Apenas no mês passado — com a repercussão gerada pelo filme que narra a luta de Eunice Paiva, mulher de Rubens, pela elucidação do desaparecimento do marido —, o ministro Alexandre de Moraes pediu parecer à PGR (Procuradoria-Geral da República) sobre o julgamento dos cinco militares.
Lei da Anistia
Procurada pelo UOL, a defesa dos envolvidos não quis se pronunciar. A tese sustentada pelo advogado Rodrigo Roca é a de que o processo deve ser extinto em função da Lei da Anistia.
Aprovada em 1979, a legislação concedeu perdão a todos os perseguidos políticos, mas também aos agentes da repressão que cometeram torturas, assassinatos e desaparecimentos de presos políticos até aquele ano.
Para o Ministério Público Federal, porém, trata-se de um crime contra a humanidade, imune a anistias e sem possibilidade de prescrição.
A demora em punir representantes do Estado que prenderam, torturaram e mataram críticos políticos durante a ditadura tem reflexos atualmente, diz o advogado e professor Pedro Dallari, que atuou como coordenador da CNV.
"A impunidade dos responsáveis não só frustrou a promoção da Justiça, como preservou nas Forças Armadas uma forte propensão antidemocrática, evidenciada com as recentes notícias de envolvimento de militares de alto escalão no planejamento de um golpe de Estado em 2022."

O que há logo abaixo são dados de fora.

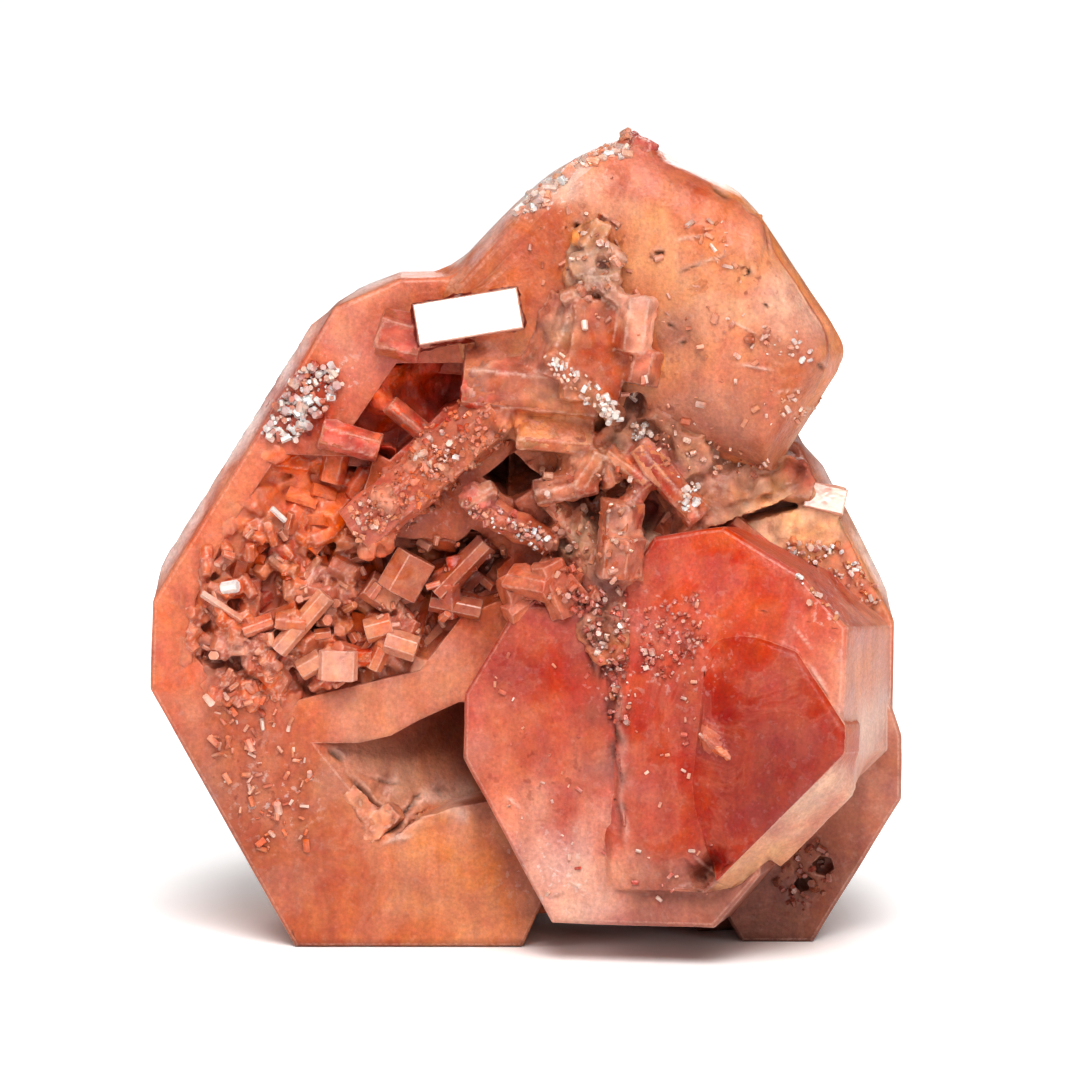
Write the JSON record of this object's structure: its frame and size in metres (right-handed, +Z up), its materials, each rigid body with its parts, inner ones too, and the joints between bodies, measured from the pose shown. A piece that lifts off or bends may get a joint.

Dallari ressalta ainda que o relatório final da comissão recomendou a responsabilização dos autores de graves violações de direitos humanos nas esferas penal, civil e administrativa.
"Esta última inclui o âmbito previdenciário, com a consequente restrição aos direitos decorrentes de aposentadoria."

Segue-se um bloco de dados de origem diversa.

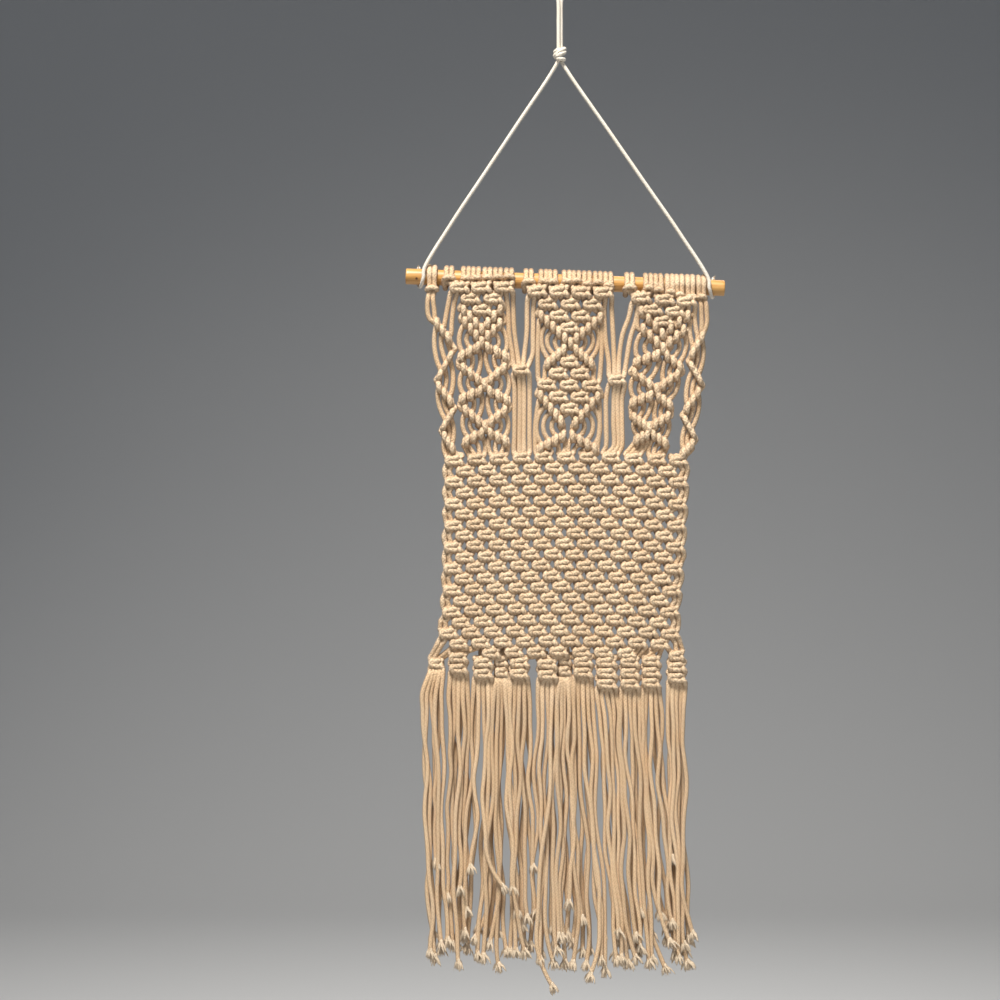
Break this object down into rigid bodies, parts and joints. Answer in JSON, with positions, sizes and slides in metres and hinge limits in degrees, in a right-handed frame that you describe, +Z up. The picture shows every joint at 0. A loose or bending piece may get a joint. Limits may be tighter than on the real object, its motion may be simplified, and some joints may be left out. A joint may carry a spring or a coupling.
{
  "type": "macrame wall hanging with wooden rod",
  "caption": "Long narrow macrame wall hanging with openwork panels, a knotted net and a fringe, hung from a wooden rod by a cord with a knotted loop.",
  "frame": {"origin": "where the hanging loop rests on its nail", "axes": "+Z up, +X to the right seen from the front, the front faces -Y"},
  "size_m": [0.2562, 0.0253, 0.8099],
  "materials": {
    "rod_wood": "turned light wood, thinly varnished, warm orange yellow",
    "cotton_cord": "undyed cotton cord, matt, warm cream",
    "hanging_cord": "undyed cotton cord, thinner and paler than the knotted cord"
  },
  "bodies": {
    "root": {"rod": "rod_wood", "macrame_panel": "cotton_cord", "fringe": "cotton_cord", "hanger_left_leg": "hanging_cord", "hanger_right_leg": "hanging_cord", "hanger_knot": "hanging_cord", "hanger_loop": "hanging_cord"}
  },
  "joints": []
}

Campos foi o único a detalhar sua participação no crime.
Em depoimento à Comissão Nacional da Verdade, ele confirmou ter ajudado a simular a versão falsa sustentada pelas Forças Armadas até hoje: a de que Paiva fugiu após o carro usado pelos soldados para transportá-lo ser atacado por guerrilheiros.
Indenização e memória
A família só recebeu o atestado de óbito de Rubens Paiva em 1996, conforme retrado no filme dirigido por Walter Salles.
O governo Fernando Henrique Cardoso colocou em prática naquele ano a Lei dos Desaparecidos Políticos, que reconheceu como mortos os desaparecidos durante a ditadura e abriu caminho para que familiares acessassem pensões e fossem indenizados pelo Estado.
Eunice obteve na Justiça Federal a primeira decisão favorável ao pagamento de uma indenização por danos morais e materiais à família em 1998.
A União recorreu, mas o Tribunal Regional Federal da segunda região, no Rio, assegurou a decisão em acórdão de 2001.
Segundo autos obtidos pela reportagem, no entanto, o processo ainda está em fase de cumprimento. Isso significa que Eunice Paiva teria morrido em 2018 sem ser indenizada. A família não comenta.
Em abril deste ano, o Conselho Nacional de Direitos Humanos reabriu o caso de Rubens Paiva, cujos restos mortais nunca foram encontrados.
"Apresentaremos um relatório preliminar com recomendações ao Poder Público em relação à preservação da memória, esclarecimento da verdade e responsabilização dos agentes envolvidos", adianta o relator especial do caso, André Carneiro.
Assim como o MPF, o conselho deve sustentar, no relatório previsto para ser apresentado até 12 de dezembro, que a Lei da Anistia não protege torturadores e assassinos, pedindo à Justiça brasileira que siga a jurisprudência internacional, que considera crimes como o cometido contra Paiva como imprescritíveis.